As a slasher, it barely qualifies due to this lengthy set-up, where the terror comes in very late as, deciding to stay in the funhouse overnight, this ill-advised decision leads to the central quartet to witness a murder. This is not a bad thing as, alongside the fact it allows William Finley to cameo as a drunk Dracula magician, it gives the film so much more emphasis on the characters within pure pulp, not a lot of deaths transpiring for the genre but a lot more atmosphere produced as a result, drawing the viewer in to engage. Sometimes the style and presentation is enough, and being able to soak in a natural fairground environment for a large portion was worth it in sacrifice of the tropes of the slasher genre expected from the time. It helps this is the best funhouse you wish did exist; even if Humpty Dumpty is inexplicably there in the foreground at one point next to stereotypical cannibalistic tribesmen, the production design is exceptional when the film is mostly confined to this location in the finale, a vivid place especially with the creepy but exceptionally made animatronics, made by people who specialised in this in real life. Helping as well is that this is Hooper's first film in widescreen, the unrelenting and unnerving energy he had in his films before transitioning into a new style for him, with the cinematographer for Walter Hill's The Warriors (1979), Andrew Laszlo, and production designer Mort Rabinowitz in tow to give this ill-reputed Video Nasty a credible style.

The intensity of Hooper's films before, when the chaos starts, is still here, and it is apt that by the end, this wonderland of lights and rides ends with traumatised figures of various ages, even if the body count would be considered pitiful for many. How this managed to get on the Video Nasties list is curious, as speculated in the first half, but I am glad with hindsight it did, as this underappreciated film in its director's filmography, about to enter a period of vibrant and even weird films in the eighties, was allowed to grab attention even among the more notorious movies form the list.

======

1) Slashback! Something Not Quite Human is Waiting in THE FUNHOUSE (1981), written by Gregory Burkart for Blumhouse.com, published on February 16th 2016 and preserved on web.archive.org.

Wednesday, 6 September 2023

Psycho Pike (1992)

 


Director: Chris Poschun

Screenplay: Chris Poschun

Cast: Douglas Kidd as Reg; Wayne McNamara as Tim; Sarah Campbell as Dara; Dawn Kelly as Rhonda; Cliff Makinson as Willy T; Red Fisher as Himself; Michael K. Panton as Sheriff of Shippagew; John Alexis as Uncle Slats

A Night of a Thousand Horror (Movies)

 

You want a picture of my shithouse?

Just when you thought it was safe to go fishing, there is a psycho pike in the water. Credit to director-writer Chris Poschun's sole film however, mostly a melodrama about environmental pollution conspiracy, former lovers stuck together on vacation and a rubber pike monster attacking people occasionally, this is the kind of film I can get behind, falling onto plot tropes but with punches of charisma.

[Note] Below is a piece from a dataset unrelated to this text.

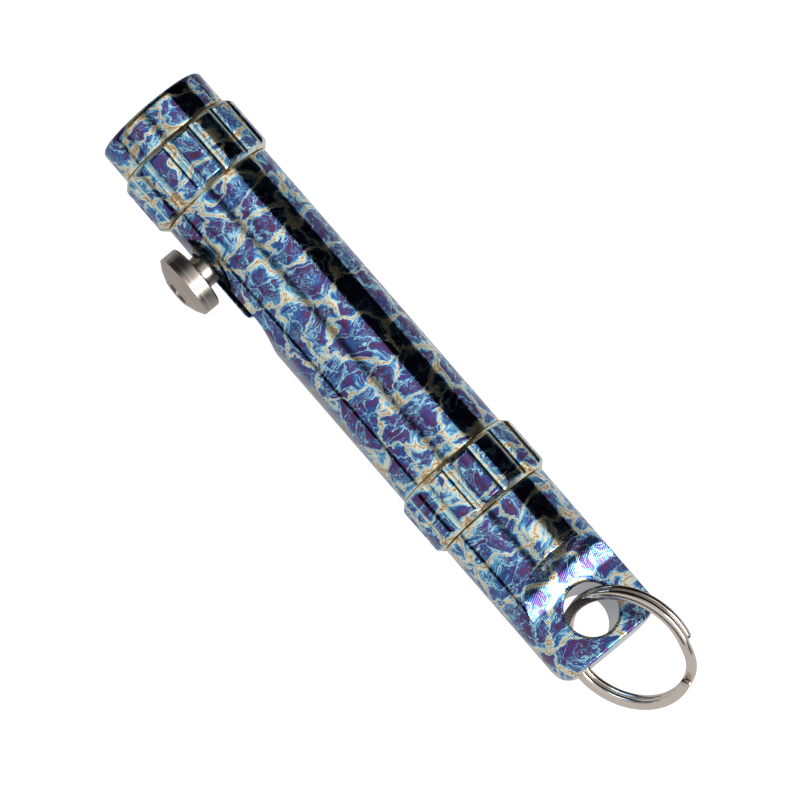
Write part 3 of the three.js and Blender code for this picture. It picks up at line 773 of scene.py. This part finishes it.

Certainly of the nineties, as its now alternative rock than hair metal on the soundtrack, over images of cows baffled as to why they are being filmed, the film takes its time to get more personality, set up as students out on vacation in the countryside, including Rhonda (Dawn Kelly), concerned about her student work, and the uncomfortable relationship she has with one of her male friends who, dating the other people on the vacation, used to be in a relationship themselves but decided to stay friends. There is unintentional humour - do pikes eat ducks as the male lead suggests - but where Psycho Pike gets interesting is when its eccentricities are deliberate and the plot strands are bolstered by the characters. Melodrama is apt, with our leads' conflicted relationship, and the additional issue that his friend/her boyfriend is part of his uncle's local business behind the pollution in the region's water, causing the psycho pike and killing fish, which they will try to cover up. It is hard to make a horror film where your cast (including extras) spend their time sat down fishin', but the resulting movie has a deadpan sense of humour to its advantage.

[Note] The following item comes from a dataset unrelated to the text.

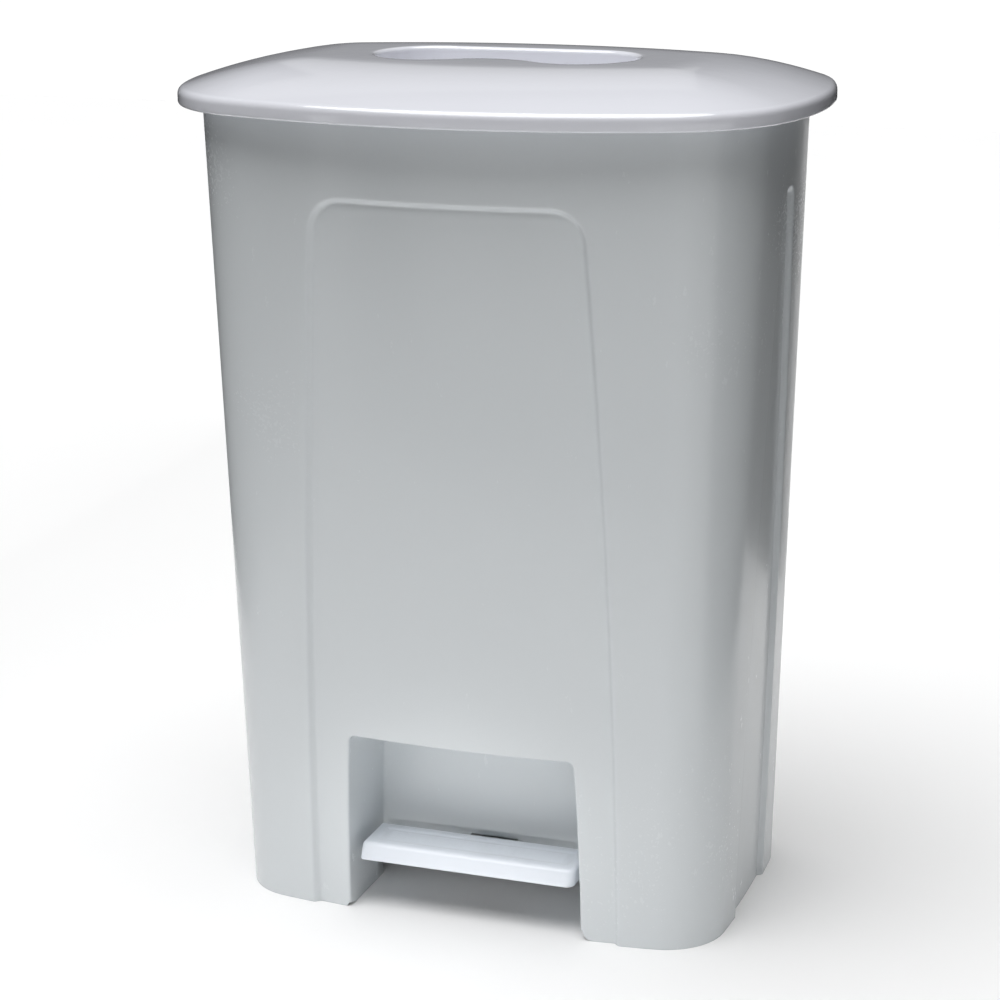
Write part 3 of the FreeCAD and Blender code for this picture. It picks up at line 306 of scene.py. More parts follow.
def prisms(name, profile, spans, surface, edge):
    """A (y, z) profile pushed along x over each span, with its edges rounded, as one object."""
    made = []
    for span in spans:
        piece = solid(name, [[(x, y, z) for y, z in profile] for x in span], surface, 30)
        made.append(settle(soften(piece, edge, 3)))
    return join(made, name)


def both_ways(spans):
    return [(x0 * sign, x1 * sign) for x0, x1 in spans for sign in (1, -1)]


def lathe(name, profile, place, axis, material, count=32, sharp=35.0):
    """A (radius, height) profile, from pole to pole, turned about an axis through a place."""
    turn = Vector((0, 0, 1)).rotation_difference(Vector(axis)).to_matrix()

    def at(radius, height, j=0):
        angle = 2 * math.pi * j / count
        return Vector(place) + turn @ Vector((radius * math.cos(angle), radius * math.sin(angle), height))

    loops = [[at(radius, height, j) for j in range(count)] for radius, height in profile[1:-1]]
    points, faces = rings(loops)
    first, last = len(points), len(points) + 1
    points += [at(0, profile[0][1]), at(0, profile[-1][1])]
    end = (len(loops) - 1) * count
    for j in range(count):
        k = (j + 1) % count
        faces.append((first, k, j))
        faces.append((last, end + j, end + k))
    return outward(make_object(name, points, faces, material=material, sharp=sharp))


def join(objects, name):
    """One object from several closed shells."""
    mesh = bmesh.new()
    for obj in objects:
        mesh.from_mesh(obj.data)
    joined = bpy.data.meshes.new(name)
    mesh.to_mesh(joined)
    mesh.free()
    joined.materials.append(objects[0].data.materials[0])
    for obj in objects:
        old = obj.data
        bpy.data.objects.remove(obj)
        bpy.data.meshes.remove(old)
    return put(name, joined)


# ---------------------------------------------------------------- materials
def add_node(tree, kind, settings, inputs):
    """Any node: its type, its settings, and its sockets' values or links."""
    node = tree.nodes.new(kind)
    for key, value in settings.items():
        setattr(node, key, value)
    for key, value in inputs.items():
        value = value.socket if isinstance(value, Value) else value
        if isinstance(value, bpy.types.NodeSocket):
            tree.links.new(value, node.inputs[key])
        else:
            node.inputs[key].default_value = value
    return node


class Value:
    """A number socket that can be added to, taken from and multiplied."""

    def __init__(self, shader, socket):
        self.shader, self.socket = shader, socket

    def _math(self, operation, first, second):
        node = self.shader.add("ShaderNodeMath", {"operation": operation}, {0: first, 1: second})
        return Value(self.shader, node.outputs[0])

    def __add__(self, other):
        return self._math("ADD", self, other)

    __radd__ = __add__

    def __sub__(self, other):
        return self._math("SUBTRACT", self, other)

    def __rsub__(self, other):
        return self._math("SUBTRACT", other, self)

    def __mul__(self, other):
        return self._math("MULTIPLY", self, other)

    __rmul__ = __mul__


class Finish:
    """A material with a Principled shader and the nodes that vary it over the surface."""

    def __init__(self, name, **constants):
        self.material = bpy.data.materials.new(name)
        self.material.use_nodes = True
        self.tree = self.material.node_tree
        self.surface = self.tree.nodes["Principled BSDF"]
        for key, value in constants.items():
            self.surface.inputs[key.replace("_", " ")].default_value = value
        self.coordinates = self.add("ShaderNodeTexCoord", {}, {}).outputs["Object"]

    def add(self, kind, settings, inputs):
        return add_node(self.tree, kind, settings, inputs)

    def moved(self, scale=(1, 1, 1)):
        return self.add("ShaderNodeMapping", {}, {"Vector": self.coordinates, "Scale": scale}).outputs[0]

    def noise(self, scale, detail=2.0, roughness=0.5, stretch=(1, 1, 1)):
        node = self.add("ShaderNodeTexNoise", {}, {
            "Vector": self.moved(stretch), "Scale": scale, "Detail": detail, "Roughness": roughness,
        })
        return Value(self, node.outputs["Fac"])

    def mask(self, value, low, high):
        node = self.add("ShaderNodeMapRange", {"interpolation_type": "SMOOTHSTEP"}, {
            "Value": value, "From Min": low, "From Max": high,
        })
        return Value(self, node.outputs["Result"])

    def mix(self, factor, first, second):
        node = self.add("ShaderNodeMix", {"data_type": "RGBA"}, {0: factor, 6: first, 7: second})
        return node.outputs[2]

    def colour(self, socket):
        self.tree.links.new(socket, self.surface.inputs["Base Color"])

    def roughness(self, value):
        self.tree.links.new(value.socket, self.surface.inputs["Roughness"])

    def bump(self, height, depth):
        node = self.add("ShaderNodeBump", {}, {"Height": height, "Distance": depth, "Strength": 1.0})
        self.tree.links.new(node.outputs[0], self.surface.inputs["Normal"])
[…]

There are the line of women sat by the one telephone booth in the area after using it for multiple scenes, to two Hong Kong businessmen - one practicing Tai Chi at one point on a pier whilst the other, still in suit, reflects the sun on his head and neck for a suntan - which leads to a martial arts fight between man and fish. Then there is the best character, Willy the one eyed gas station attendant (Cliff Makinson) who, alongside the unexpected and progressive touch for a nineties film of being romantically involved with another man, is played with a wit even when revealing he lost the eye through a pike in his introduction, fitting the tone. Even a broad joke, like the Austrian photographer who takes photos of bathrooms around the world, stays the right side of goofy, that joke funnier as, reflecting on how people keep reading material in the John and wanting to create a coffee table book on Johns themselves, I would not be surprised if it exists.

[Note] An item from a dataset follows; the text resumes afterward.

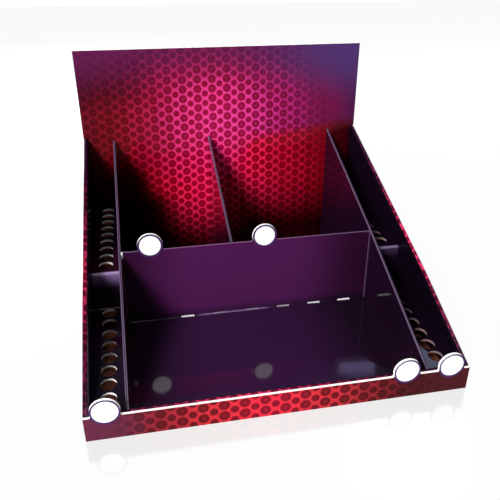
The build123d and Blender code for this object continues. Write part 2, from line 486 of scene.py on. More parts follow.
def bin_print():
    """Dark purple ink, painted lighter up the cross divider as painted light on the upright face, and
    lighter in its middle, with a paler right end, a nick in its left corner, and the crease, whose
    slots show white where they stand open."""
    finish = Finish("bin_print")
    x, y, z = finish.split(finish.object)
    up = finish.fade(z, 5, 22)
    start = finish.ease(up, 0.0, 1.0, *BIN_FADE_STARTS)
    gone = finish.ease(up, 0.0, 1.0, *BIN_FADED)
    away = finish.ease(finish.off(x, BIN_GLOW), start, gone)
    # Painted light: the same ink is painted lighter up the cross divider than on the floor, for the stronger
    # light on the upright face
    middle = finish.mix(up, colour(44, 19, 51), colour(72, 25, 74))
    sides = finish.mix(up, colour(22, 10, 25), colour(38, 11, 35))
    ink = fold_highlight(finish, finish.mix(away, middle, sides))
    end = finish.times(
        finish.ease(x, bin_high.x - 1.1 * MM, bin_high.x - 0.8 * MM, 0.0, 0.55),
        finish.fade(z, 6.6, 7.2),
    )
    ink = finish.mix(end, ink, colour(128, 98, 142))
    nick = finish.times(
        finish.ease(x, bin_low.x + 1.8 * MM, bin_low.x + 1.4 * MM),
        finish.fade(z, 96, 97),
    )
    ink = finish.mix(nick, ink, colour(246, 240, 244))
    crease = finish.times(
        finish.fade(finish.off(y, CREASE_LINE), 0.95, 0.75),
        finish.fade(z, 8.0, 7.2),
        finish.fade(z, 4.5, 4.8, 0.1, 1.0),
    )
    pale_band = finish.fade(finish.off(x, -22 * MM), 52, 36, 0.0, 0.4)
    ink = finish.mix(finish.times(crease, pale_band), ink, colour(150, 120, 170))
    cell = finish.sum("DIVIDE", finish.minus(x, CREASE_MIDDLE), CREASE_PITCH)
    cell = finish.off(finish.sum("FRACT", finish.plus(cell, 0.5)), 0.5)
    near = finish.times(cell, CREASE_PITCH)
    slot = finish.ease(near, CREASE_CUT[0] / 2 + 0.4 * MM, CREASE_CUT[0] / 2 + 0.1 * MM)
    left = finish.fade(finish.off(x, -82 * MM), 24, 12, 0.0, 0.9)
    right = finish.times(finish.fade(x, -66, -60), finish.fade(x, 0, 130, 0.12, 0.95))
    shown = finish.times(crease, slot, finish.most(left, right))
    ink = finish.mix(shown, ink, colour(250, 248, 250))
    return laminated(finish, discs(finish, ink, x, z, CROSS_TAB_X, CROSS_TOP + CROSS_TAB_RISE))


def shelf_print():
    """Near-black ink, with a painted highlight that pales it towards the fold at the top of the step, most on
    the left.
    """
    finish = Finish("shelf_print")
    x, y, z = finish.split(finish.object)
    ink = dark_ink(finish, colour(22, 9, 26), colour(16, 6, 19))
    # Painted highlight on the top of the riser near the fold, weaker on the right
    right = finish.fade(x, -20, 20)
    start = finish.plus(62 * MM, finish.times(right, 5 * MM))
    pale_band = finish.times(
        finish.fade(finish.off(y, STEP_Y), 4, 2),
        finish.ease(z, start, SHELF_UPPER + MM),
        finish.rest(finish.times(right, 0.8)),
    )
    ink = finish.mix(pale_band, ink, colour(118, 92, 138))
    return laminated(finish, fold_highlight(finish, ink))


def fold_highlight(finish, ink):
    """Ink that is painted paler where the board is folded: a painted highlight of the fold catching light."""
    return finish.mix(finish.times(finish.sheen_and_core(), 0.45), ink, colour(150, 128, 165))


def tray_print():
    """The mesh print of the tray's outside, rolled over its walls and fading to plum at its ends."""
    finish = Finish("tray_print")
    x, y, z = finish.split(finish.object)
    over = finish.minus(HALF_WIDTH, finish.sum("ABSOLUTE", x))
    front = finish.ease(y, TRAY_FRONT + WALL + 0.2 * MM, TRAY_FRONT + WALL)
    back = finish.ease(y, TRAY_BACK - BOARD, TRAY_BACK - 0.9 * BOARD)
    ends = finish.plus(front, back)
    side = finish.rest(ends)
    along = finish.plus(finish.times(x, ends), finish.times(y, side))
    up = finish.plus(z, finish.times(over, side))
    up = finish.plus(up, finish.times(finish.minus(y, TRAY_FRONT), front))
    away = finish.times(finish.off(along, TRAY_GLOW), 1 / GLOW_REACH)
    web = finish.ramp(away, [
        (0.0, (232, 66, 112)),
        (0.2, (206, 50, 96)),
        (0.5, (126, 30, 70)),
        (1.0, (66, 24, 58)),
    ])
    dot = finish.ramp(away, [
        (0.0, (120, 12, 44)),
        (0.3, (84, 10, 36)),
        (0.6, (52, 12, 34)),
        (1.0, (44, 14, 38)),
    ])
    ink = mesh_ink(finish, along, up, LIP_DOT, dot, web)
    left = finish.times(finish.fade(x, 20, -20), side)
    ink = finish.mix(finish.most(left, back), ink, (0.5, 0.42, 0.48, 1.0), "MULTIPLY")
    return laminated(finish, ink, shine=0.2)


def kraft(name, deep, pale):
    """The unprinted side of the board, brown and matt."""
    finish = Finish(name)
    ribs = finish.noise(finish.object, 600.0, 2.0, 0.5)
    return finish.made({
        "Base Color": kraft_colour(finish, deep, pale),
        "Roughness": 0.8,
        "Specular IOR Level": 0.25,
        "Normal": finish.bump([(ribs, 0.2, 0.1 * MM)]),
    })


def cut_edge(name, of_shelf=False):
    """The white cut edge of the board, brown in its lower half where the mesh's fold and core layer
    says so. A shelf's edge has painted shade on the right, where it is toned down, and painted light
    on the left, where its white reaches a little deeper down."""
    finish = Finish(name)
    fibres = finish.noise(finish.object, 700.0, 3.0, 0.6)
    white = finish.mix(fibres, colour(246, 243, 239), colour(254, 253, 250))
    deep = finish.sheen_and_core()
    if of_shelf:
        # Painted shade darkens the right shelf's edges, and painted light whitens the left ones deeper down
        right = finish.fade(finish.split(finish.object)[0], 20, 60)
        white = finish.mix(right, white, colour(122, 112, 120))
        deep = finish.minus(deep, finish.ease(right, 0.0, 1.0, 0.3, 0.0))
    paper = finish.mix(finish.ease(deep, 0.5, 0.65), white, kraft_colour(finish, *CORE_BROWN))
    return finish.made({
        "Base Color": paper,
        "Roughness": 0.85,
        "Specular IOR Level": 0.2,
        "Normal": finish.bump([(fibres, 0.3, 0.1 * MM)]),
    })


# The places of a piece's materials: printed, unprinted, cut, and bare or a second kind of cut
PRINT, PLAIN, CUT, BARE = range(4)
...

An obscure film, it is also not micro-budget with some production value behind it, even able to blow up an entire building for a set piece when the evil corporation will kill to hide their pollution track record. Psycho Pike is still a silly film, but as it took its time, it caught me off-guard by its charm. Plus this does live up to actors being threatened, with gore effects, by a rubber pike monster, so everyone wins by watching this.